Copyright 2011 Neal Joseph Loevinger
Torah Portion: Vayechi
Let our learning this week be dedicated to the memory of Bill
Wallen, whose recent and tragic passing has left the North Shore
Jewish community bereft of one who loved the Torah and the Jewish
people. May his memory be a blessing.
This week we conclude the Book of Bereshit (Genesis). The Torah
portion, Vayechi, brings back Yaakov as a major character, now that
he and his family have been reunited under Yosef’s care in Egypt.
Yaakov blesses his children and grandchildren before he dies, and
makes Yosef promise to bring him back to the Land of Israel to be
buried. Yosef does so, but shortly after he returns from this solemn
mission, old frictions bubble up again. Yosef’s brothers, still
fearing that he wants to take revenge for selling him into slavery
so many years before, send him a message, telling him that their
father Yaakov wanted only forgiveness between his sons after his
death. The brothers were so afraid of Yosef’s power as Prime
Minister that they didn’t even approach him directly, but instead
sent him a message via a third party.
This plea for forgiveness affects Yosef powerfully; the Torah tells
us that he weeps openly as it is being read. (Bereshit 50:17)
Hearing this, the brothers go directly to him, where he tells them:
“Have no fear! Am I in God’s place? Although you intended me
harm, God intended it for good, so as to bring about this result, the survival of many
people till this day. So don’t be afraid- I will sustain you and
your children.” (50:18-20)
A couple of things are interesting about this part of the story.
First, the Torah never tells us that Yaakov actually did sent a
posthumous message to Yosef, asking him to forgive his brothers- if
they were lying, perhaps it was acceptable for the sake of bringing
about peace within the family.
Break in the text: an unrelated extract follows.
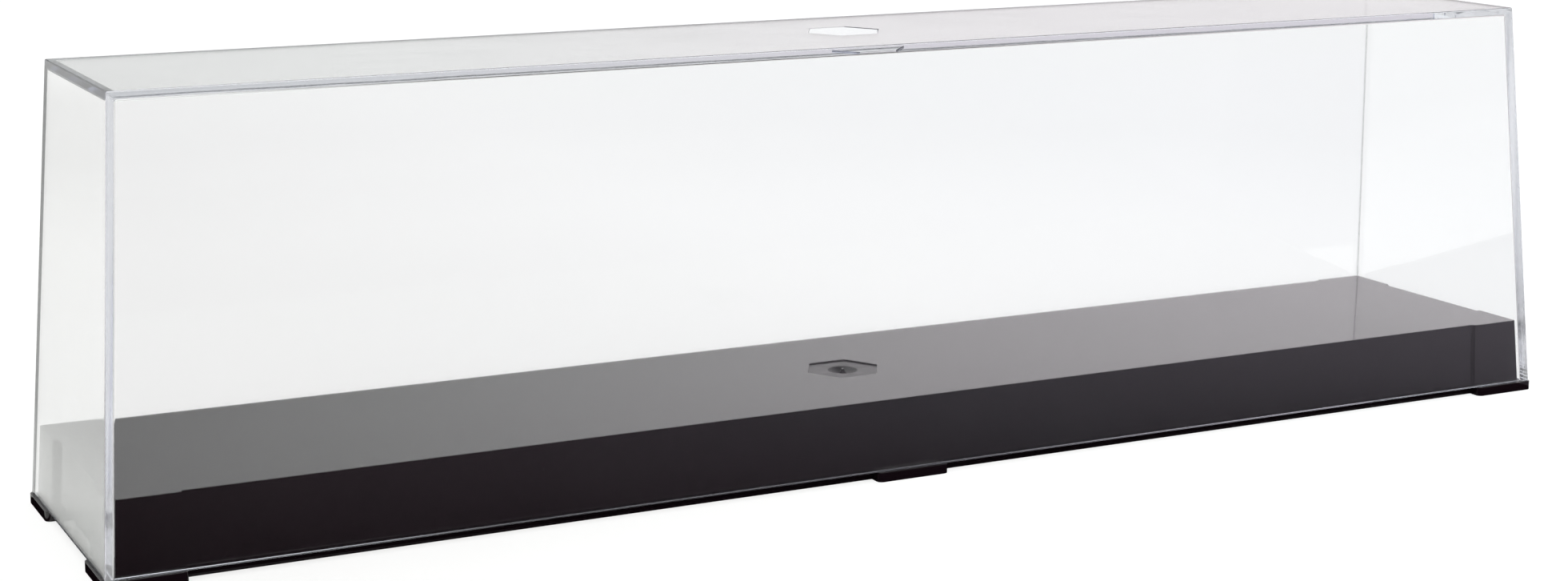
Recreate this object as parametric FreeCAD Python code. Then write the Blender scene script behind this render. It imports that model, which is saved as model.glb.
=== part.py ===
import FreeCAD, Part
import math
import os
from FreeCAD import Vector

# Display case for a model train: a black moulded base, a clear moulded cover that drops
# over its plinth, and a blank hexagonal label in the cover's roof.
# Millimetres. +Z is up, +X runs along the case, and the origin is the middle of the
# footprint, on the surface that the case stands on.

# Draft of every moulded wall
DRAFT_ANGLE = 4.0
DRAFT = math.tan(math.radians(DRAFT_ANGLE))

# Clear cover, outside, at its rim
COVER_LENGTH = 350.0
COVER_WIDTH = 67.0
COVER_HEIGHT = 91.8
COVER_WALL = 1.7
COVER_ROOF = 1.8
COVER_OUTER_EDGE = 0.3
COVER_INNER_EDGE = 0.4

# Pads under the cover's rim, on the base
PAD_THICKNESS = 2.2
PAD_OVERHANG = 0.5
CORNER_PAD = 16.5
CENTRE_PAD_LENGTH = 17.5
PAD_CORNER = 1.2

# Plinth inside the cover
PLINTH_RISE = 15.0
COVER_CLEARANCE = 0.45
FACE_RECESS_FRONT = 0.8
FACE_RECESS_END = 1.0
BLOCK_CORNER = 0.6
PLINTH_EDGE = 0.1

# Hollow under the base
BASE_WALL = 2.0
DECK_THICKNESS = 2.2
RIB_COUNT = 3
RIB_THICKNESS = 1.5
RIB_FOOT_GAP = 4.0

# Hexagonal recess in the roof and in the deck, across its flats
HEXAGON_FLATS = 15.4
HEXAGON_DEPTH = 0.3

# Round dish in the deck's hexagon, and the broken-off gate of the moulding in it
DISH_DIAMETER = 7.2
DISH_DEPTH = 1.0
GATE_FOOT_DIAMETER = 1.8
GATE_TIP_DIAMETER = 0.5
GATE_HEIGHT = 1.25
GATE_ROOT = 0.3

# Label in the roof's hexagon
LABEL_GAP = 0.2
LABEL_THICKNESS = 0.15

# Heights above the table
RIM_Z = PAD_THICKNESS
DECK_Z = RIM_Z + PLINTH_RISE
ROOF_Z = RIM_Z + COVER_HEIGHT
CEILING_Z = ROOF_Z - COVER_ROOF

# How far a cutting shape runs past what it cuts, and how close two heights count as equal
CUT_MARGIN = 1.0
SAME_HEIGHT = 1e-4


def flat_face(corners):
    """A flat face through the given corners."""
    return Part.Face(Part.makePolygon(list(corners) + [corners[0]]))


def drafted_block(half_length, half_width, bottom_z, top_z, reference_z):
    """A solid with four drafted sides; the half sizes hold at reference_z."""
    levels = []
    for z in (bottom_z, top_z):
        inset = (z - reference_z) * DRAFT
        x = half_length - inset
        y = half_width - inset
        levels.append([Vector(-x, -y, z), Vector(x, -y, z), Vector(x, y, z), Vector(-x, y, z)])
    bottom, top = levels
    faces = [flat_face(bottom[::-1]), flat_face(top)]
    for corner in range(4):
        following = (corner + 1) % 4
        faces.append(flat_face([bottom[corner], bottom[following], top[following], top[corner]]))
    shell = Part.Shell(faces)
    shell.sewShape()
    return Part.Solid(shell)


def box_between(low, high):
    """A box from its lowest corner to its highest."""
    size = [high[i] - low[i] for i in range(3)]
    return Part.makeBox(size[0], size[1], size[2], Vector(*low))


def hexagon_prism(across_flats, bottom_z, top_z):
    """A hexagonal prism on the Z axis with two of its corners on the X axis."""
    radius = across_flats / math.sqrt(3.0)
    corners = []
    for step in range(6):
        angle = math.radians(60.0 * step)
        corners.append(Vector(radius * math.cos(angle), radius * math.sin(angle), bottom_z))
    outline = Part.makePolygon(corners + corners[:1])
    return Part.Face(outline).extrude(Vector(0, 0, top_z - bottom_z))


def side_edges(shape):
    """The edges that run up the corners of a block."""
    return [edge for edge in shape.Edges if edge.BoundBox.ZLength > SAME_HEIGHT]


def edges_at(shape, z):
    """The edges that lie flat at one height."""
    flat = []
    for edge in shape.Edges:
        box = edge.BoundBox
        if abs(box.ZMin - z) < SAME_HEIGHT and abs(box.ZMax - z) < SAME_HEIGHT:
            flat.append(edge)
    return flat


def gate_dish(floor_z):
    """The shallow round dish below a floor, as the ball cap that cuts it."""
    radius = DISH_DIAMETER / 2
    ball_radius = (radius * radius + DISH_DEPTH * DISH_DEPTH) / (2 * DISH_DEPTH)
    lowest_z = floor_z - DISH_DEPTH
    ball = Part.makeSphere(ball_radius, Vector(0, 0, lowest_z + ball_radius))
    below_floor = box_between((-radius, -radius, lowest_z), (radius, radius, floor_z))
    return ball.common(below_floor)


def gate_stub(floor_z):
    """The broken-off gate that stands in the dish, with a root in the deck."""
    root_z = floor_z - DISH_DEPTH - GATE_ROOT
    height = GATE_HEIGHT + GATE_ROOT
    return Part.makeCone(GATE_FOOT_DIAMETER / 2, GATE_TIP_DIAMETER / 2, height, Vector(0, 0, root_z))


def make_cover():
    """The clear cover: drafted walls, a roof and the recess for the label."""
    half_length = COVER_LENGTH / 2
    half_width = COVER_WIDTH / 2
    outside = drafted_block(half_length, half_width, RIM_Z, ROOF_Z, RIM_Z)
    outside = outside.makeFillet(COVER_OUTER_EDGE, side_edges(outside) + edges_at(outside, ROOF_Z))
    inside_length = half_length - COVER_WALL
    inside_width = half_width - COVER_WALL
    inside = drafted_block(inside_length, inside_width, RIM_Z - CUT_MARGIN, CEILING_Z, RIM_Z)
    inside = inside.makeFillet(COVER_INNER_EDGE, side_edges(inside) + edges_at(inside, CEILING_Z))
    recess = hexagon_prism(HEXAGON_FLATS, ROOF_Z - HEXAGON_DEPTH, ROOF_Z + CUT_MARGIN)
    return outside.cut(inside).cut(recess)


def pad_outer_x():
    """How far the pads reach along X."""
    return COVER_LENGTH / 2 + PAD_OVERHANG


def pad_outer_y():
    """How far the pads reach along Y."""
    return COVER_WIDTH / 2 + PAD_OVERHANG


def corner_block(side_x, side_y):
    """One corner block, from the table to the deck, with its outer corner rounded."""
    half_length = COVER_LENGTH / 2 - COVER_WALL - COVER_CLEARANCE
    half_width = COVER_WIDTH / 2 - COVER_WALL - COVER_CLEARANCE
    whole = drafted_block(half_length, half_width, 0, DECK_Z, RIM_Z)
    whole = whole.makeFillet(BLOCK_CORNER, side_edges(whole))
    inner_x = pad_outer_x() - CORNER_PAD
    inner_y = pad_outer_y() - CORNER_PAD
    reach = COVER_LENGTH
    low_x, high_x = sorted((side_x * inner_x, side_x * reach))
    low_y, high_y = sorted((side_y * inner_y, side_y * reach))
    return whole.common(box_between((low_x, low_y, 0), (high_x, high_y, DECK_Z)))


def corner_pad(side_x, side_y):
    """One square pad under a corner of the cover's rim."""
    outer_x = side_x * pad_outer_x()
    outer_y = side_y * pad_outer_y()
    low_x, high_x = sorted((outer_x, outer_x - side_x * CORNER_PAD))
    low_y, high_y = sorted((outer_y, outer_y - side_y * CORNER_PAD))
    pad = box_between((low_x, low_y, 0), (high_x, high_y, PAD_THICKNESS))
    exposed = [
        edge for edge in side_edges(pad)
        if math.isclose(edge.Vertexes[0].X, outer_x) or math.isclose(edge.Vertexes[0].Y, outer_y)
    ]
    return pad.makeFillet(PAD_CORNER, exposed)


def centre_pad(side_y):
    """One pad under the middle of a long side of the rim."""
    outer_y = side_y * pad_outer_y()
    inner_y = outer_y - side_y * CORNER_PAD / 2
    half = CENTRE_PAD_LENGTH / 2
    low_y, high_y = sorted((outer_y, inner_y))
    pad = box_between((-half, low_y, 0), (half, high_y, PAD_THICKNESS))
    exposed = [edge for edge in side_edges(pad) if math.isclose(edge.Vertexes[0].Y, outer_y)]
    return pad.makeFillet(PAD_CORNER, exposed)


def hollow(face_length, face_width):
    """The space under the deck, with the cross ribs left standing in it."""
    half_length = face_length - BASE_WALL
    half_width = face_width - BASE_WALL
    space = drafted_block(half_length, half_width, -CUT_MARGIN, DECK_Z - DECK_THICKNESS, RIM_Z)
    spacing = 2 * half_length / (RIB_COUNT + 1)
    for number in range(RIB_COUNT):
        middle = (number - (RIB_COUNT - 1) / 2) * spacing
        rib = box_between(
            (middle - RIB_THICKNESS / 2, -COVER_WIDTH, RIB_FOOT_GAP),
            (middle + RIB_THICKNESS / 2, COVER_WIDTH, DECK_Z),
        )
        space = space.cut(rib)
    return space


def make_base():
    """The base: plinth, corner blocks, pads, deck recess and the hollow underneath."""
    face_length = COVER_LENGTH / 2 - COVER_WALL - COVER_CLEARANCE - FACE_RECESS_END
    face_width = COVER_WIDTH / 2 - COVER_WALL - COVER_CLEARANCE - FACE_RECESS_FRONT
    solid = drafted_block(face_length, face_width, 0, DECK_Z, RIM_Z)
    corners = [(side_x, side_y) for side_x in (-1, 1) for side_y in (-1, 1)]
    solid = solid.fuse([corner_block(side_x, side_y) for side_x, side_y in corners]).removeSplitter()
    solid = solid.makeFillet(PLINTH_EDGE, edges_at(solid, DECK_Z))
    pads = [corner_pad(side_x, side_y) for side_x, side_y in corners]
    pads += [centre_pad(side_y) for side_y in (-1, 1)]
    solid = solid.fuse(pads).removeSplitter()
    solid = solid.cut(hollow(face_length, face_width))
    floor_z = DECK_Z - HEXAGON_DEPTH
    solid = solid.cut(hexagon_prism(HEXAGON_FLATS, floor_z, DECK_Z + CUT_MARGIN))
    return solid.cut(gate_dish(floor_z)).fuse(gate_stub(floor_z))


def make_label():
    """The blank label, a little smaller than its recess and flat on its floor."""
    floor_z = ROOF_Z - HEXAGON_DEPTH
    return hexagon_prism(HEXAGON_FLATS - 2 * LABEL_GAP, floor_z, floor_z + LABEL_THICKNESS)


def main():
    """Write each piece to its own file."""
    os.makedirs("parts", exist_ok=True)
    pieces = {
        "display_base": make_base(),
        "clear_cover": make_cover(),
        "top_label": make_label(),
    }
    for name, shape in pieces.items():
        solid = shape.Solids[0]
        print(name, "solids", len(shape.Solids), "valid", solid.isValid(), solid.BoundBox)
        solid.exportStep("parts/" + name + ".step")


main()
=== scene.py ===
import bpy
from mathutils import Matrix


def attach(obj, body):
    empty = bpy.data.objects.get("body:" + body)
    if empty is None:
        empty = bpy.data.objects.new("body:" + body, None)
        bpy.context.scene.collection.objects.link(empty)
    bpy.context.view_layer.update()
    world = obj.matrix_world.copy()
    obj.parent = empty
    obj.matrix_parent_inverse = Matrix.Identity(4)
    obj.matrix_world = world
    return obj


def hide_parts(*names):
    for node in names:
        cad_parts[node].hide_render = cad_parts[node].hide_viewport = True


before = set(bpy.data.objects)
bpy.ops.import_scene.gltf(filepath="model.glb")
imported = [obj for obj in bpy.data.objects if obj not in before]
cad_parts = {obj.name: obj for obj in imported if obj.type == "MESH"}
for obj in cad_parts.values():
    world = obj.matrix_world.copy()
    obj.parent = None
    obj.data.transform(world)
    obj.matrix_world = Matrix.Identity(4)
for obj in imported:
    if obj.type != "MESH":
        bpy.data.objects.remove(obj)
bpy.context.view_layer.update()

import math

import bmesh
import bpy
from mathutils import Matrix, Vector

# Dressed model train display case: a clear moulded cover over a black moulded plinth.
# Shapes are worked out in millimetres and scaled to metres when each piece is finished.
MM = 0.001

# Draft of every moulded wall, in degrees
DRAFT_ANGLE = 4.0
DRAFT = math.tan(math.radians(DRAFT_ANGLE))

# Clear cover, outside, at its rim
COVER_LENGTH = 350.0
COVER_WIDTH = 67.0
COVER_WALL = 1.7
ROOF_THICKNESS = 1.8
RIM_Z = 2.2
ROOF_Z = 94.0
OUTER_EDGE = 0.3
INNER_EDGE = 0.4
RIM_EDGE = 0.2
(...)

Or, more simply, they thought this is
what their father <would> have wanted.
Secondly, notice how Yosef reacts to his brother’s suspicion of
him- he weeps openly at the mere mention of it. Is this because he
realizes that as Prime Minister, he can never be “one of the
guys,” a regular member of the family, which seems to have been his desire
since he was a young man? Or it because he realizes that his
brothers have good reason to fear him, and that he’s never fully
convinced them (or perhaps himself) of his forgiveness? After all,
the family has been living together in Egypt for 17 years; perhaps
Yosef realizes that those years in which he thought he had achieved
reconciliation did not bring the full closeness with his brothers
that he seems to have hoped for when he first reveals himself.
It was pointed out to me at Shabbat dinner last week (by Nikki
Greenspan), a student at the Conservative Yeshiva here in Jerusalem)
that Yosef does not cry or display much emotion when he is first
betrayed by his brothers, nor even when he’s thrown into prison
by Pharoah. He only regains his emotions later in life, perhaps because
he’s able to feel more acutely the loss of relationship that has
happened between himself and his brothers, and the subsequent joy in
regaining it. Yet evidently, even years after he reveals that the
Prime Minister of Egypt is the brother they sold into slavery,
evidently Yosef has not totally “found his brothers,” to
hearken back to the image of when he was first separated from them.
Perhaps we can learn from this the painful lesson that trust
regained may be more fragile that trust never broken. I think of
this especially as I sit in the Conservative Yeshiva, just a
kilometer from Arab East Jerusalem; even if a peace agreement were
signed and approved tomorrow, it might be many years before all the
suspicions between the Jews and the Arabs were healed. In the United
States, our leaders- were they capable of such things- might well
weep like Yosef to think of how deeply divided our society is, with
such burning mistrust between different groups and constituencies,
and their own responsibility for deepening these divisions.
Closer to home, we can only strive for Yosef’s path to forgiving
our friend and neighbor, by placing our trust in a loving God who lets
us find wisdom and meaning in our troubles; this does not excuse the
terrible choices that people make, but allows us to turn those
choices from the bad to the good, as Yosef points out. At the end of
the Book of Genesis, with so many troubled sets of brothers –
Cain and Abel, Noah’s sons, Yitzhak and Yishmael, Yaakov and Esav-
these brothers have finally learned that it’s a constant challenge of
self- reflection to live at peace with each other. We search ourselves for
the wisdom to live with others, and pray for the humility to forgive-
that’s the model of human kindness with which Bereshit concludes.